Now this can be improved if instead of a chassis with 12 disks, you have a server chassis that allows 24 disks. Then, instead of 10x4TB disks, you will have 22x2TB disks (given 2 disks will be used for OS). This improvement will come at the expense of higher bandwidth. Remember, there is no free lunch. Let's see what happens in this case.

2x1TB disks in RAID1 for OS

22x2TB disks in JBOD (RAID0) for data nodes.

Again assume 50MB/s spindle.

In case of failure of one node, we can expect following traffic.

22x50MB/s x 0.001(Convert MB to GB) = 1.1 GB/s x 8(convert GB to Gb) = 8.8 Gb/s

Assume 40 TB of data on the disks that needs to be re-replicated. 40 TB x 1000(Convert TB to GB) = 40000 GB x 8(Convert GB to Gb) = 320,000 Gb.

Time required to re-replicate lost data blocks = 320,000 Gb/8.8 Gb per sec = 36,363 seconds/60 = 606 minutes/60 = 10 hours.

So, the time to re-replicate lost blocks is down to 10 hours from 16 hours while you also increased the amount of data on each node by 4TB.
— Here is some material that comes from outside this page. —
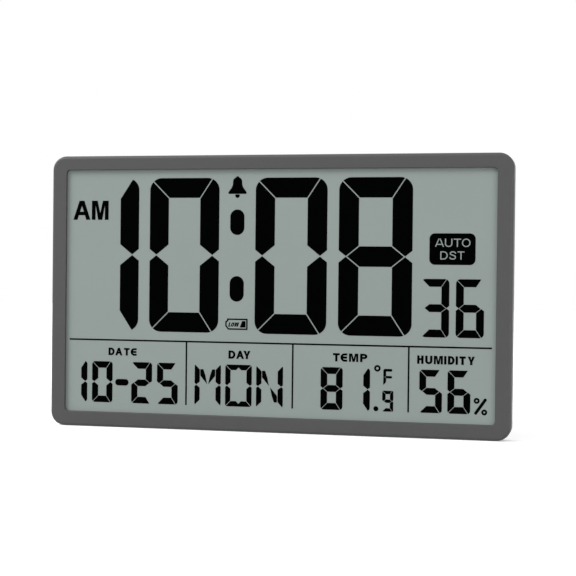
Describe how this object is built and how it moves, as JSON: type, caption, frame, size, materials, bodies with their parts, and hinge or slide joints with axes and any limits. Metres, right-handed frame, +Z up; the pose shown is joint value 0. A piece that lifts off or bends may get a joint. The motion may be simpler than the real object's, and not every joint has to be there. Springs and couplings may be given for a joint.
{
  "type": "thermometer hygrometer clock",
  "caption": "Large flat LCD clock for wall or desk, showing time, seconds, date, day, temperature and humidity in a grey frame, with a fold-out leg and a keyhole hanger.",
  "frame": {"origin": "middle of the bounding box's underside, on the surface that the clock stands on", "axes": "+X to the right as one reads the display, +Y towards the back, +Z up; the display faces -Y"},
  "size_m": [0.364, 0.028, 0.214],
  "materials": {
    "shell_plastic": "fine satin moulding, dark grey",
    "button_plastic": "satin moulding, near black",
    "inner_plastic": "plain moulding",
    "black_foam": "closed cell foam",
    "foot_rubber": "soft rubber",
    "lcd_dark": "dark state of the display",
    "lcd_film": "anti-glare film, greenish grey",
    "lcd_glass": "clear float glass",
    "seal_resin": "cured resin",
    "reflector": "diffuse metallised film",
    "screw_steel": "zinc plated",
    "hanger_steel": "zinc plated sheet and rod",
    "tinned_metal": "tinned",
    "brass": "rolled sheet",
    "sounder_ceramic": "silvered ceramic",
    "circuit_board": "solder resist",
    "black_epoxy": "moulded resin",
    "capacitor_sleeve": "printed sleeve",
    "ribbon_film": "polyimide film",
    "wire_insulation": "extruded insulation",
    "cell_jacket": "plain printed jacket"
  },
  "bodies": {
    "case": {"front_shell": "shell_plastic", "rear_cover": "shell_plastic", "foam_gasket": "black_foam", "lcd_segments": "lcd_dark", "front_polariser": "lcd_film", "lcd_front_glass": "lcd_glass", "lcd_seal": "seal_resin", "lcd_rear_glass": "lcd_glass", "reflector_film": "reflector", "lcd_clamp_frame": "inner_plastic", "clamp_screws": "screw_steel", "display_ribbon": "ribbon_film", "main_pcb": "circuit_board", "pcb_screws": "screw_steel", "controller_chip": "black_epoxy", "quartz_crystal": "tinned_metal", "capacitors": "capacitor_sleeve", "tact_switch_bodies": "black_epoxy", "dst_switch_body": "tinned_metal", "sounder_brass_disc": "brass", "sounder_ceramic_disc": "sounder_ceramic", "sounder_wires": "wire_insulation", "sensor_board": "circuit_board", "humidity_sensor": "black_epoxy", "sensor_wires": "wire_insulation", "battery_cell_upper": "cell_jacket", "battery_cell_lower": "cell_jacket", "battery_springs": "tinned_metal", "battery_contacts": "tinned_metal", "battery_wires": "wire_insulation", "hanger_plate": "hanger_steel", "hanger_screws": "screw_steel", "leg_hinge_pin": "hanger_steel", "case_screws": "screw_steel"},
    "battery_door": {"battery_door": "shell_plastic"},
    "desk_leg": {"desk_leg": "shell_plastic", "leg_foot_pad": "foot_rubber"},
    "mode_button": {"button_mode": "button_plastic", "tact_plunger_mode": "black_epoxy"},
    "set_button": {"button_set": "button_plastic", "tact_plunger_set": "black_epoxy"},
    "up_button": {"button_up": "button_plastic", "tact_plunger_up": "black_epoxy"},
    "down_button": {"button_down": "button_plastic", "tact_plunger_down": "black_epoxy"},
    "alarm_button": {"button_alarm": "button_plastic", "tact_plunger_alarm": "black_epoxy"},
    "dst_switch": {"dst_switch_knob": "button_plastic"}
  },
  "joints": [
    {"name": "battery_door_slide", "type": "slide", "parent": "case", "child": "battery_door", "axis": [1, 0, 0], "range_m": [0, 0.066]},
    {"name": "desk_leg_hinge", "type": "hinge", "parent": "case", "child": "desk_leg", "pos_m": [0, 0.0103, 0.104], "axis": [1, 0, 0], "range_deg": [0, 28]},
    {"name": "mode_press", "type": "slide", "parent": "case", "child": "mode_button", "axis": [0, -1, 0], "range_m": [0, 0.0005], "stiffness_N_per_m": 300, "springref_m": -0.0003},
    {"name": "set_press", "type": "slide", "parent": "case", "child": "set_button", "axis": [0, -1, 0], "range_m": [0, 0.0005], "stiffness_N_per_m": 300, "springref_m": -0.0003},
    {"name": "up_press", "type": "slide", "parent": "case", "child": "up_button", "axis": [0, -1, 0], "range_m": [0, 0.0005], "stiffness_N_per_m": 300, "springref_m": -0.0003},
    {"name": "down_press", "type": "slide", "parent": "case", "child": "down_button", "axis": [0, -1, 0], "range_m": [0, 0.0005], "stiffness_N_per_m": 300, "springref_m": -0.0003},
    {"name": "alarm_press", "type": "slide", "parent": "case", "child": "alarm_button", "axis": [0, -1, 0], "range_m": [0, 0.0005], "stiffness_N_per_m": 300, "springref_m": -0.0003},
    {"name": "dst_switch_slide", "type": "slide", "parent": "case", "child": "dst_switch", "axis": [1, 0, 0], "range_m": [0, 0.002]}
  ]
}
As you have seen that number of spindles improve performance. They also use more bandwidth. But under normal circumstances when you are not re-replicating blocks due to failure, more spindles will result in better performance.

Depending on the use case, assuming performance is desired, 12x2TB is better than 12x4TB and similarly 24 x 1TB is better than 12x2TB.

Your decision to choose number of disks should also consider other factors like MTTF of a disk which will impact the number of failures you can expect as you increase the number of disks. That discussion for some other time.

Re: JBODs vs RAID for Data Nodes

New Contributor

Thanks for this it is great info and helps me in my research. Can you give me the blog or website you got this from?

Re: JBODs vs RAID for Data Nodes

Super Guru

@R F

I actually wrote this myself. I am trying to publish it but apparently, I am unable to. I'll let you know if I am able to publish it here.

Re: JBODs vs RAID for Data Nodes

New Contributor

Awesome thanks!

Re: JBODs vs RAID for Data Nodes

Super Guru

you are welcome. If one of my answers helped and answers your original question, please accept.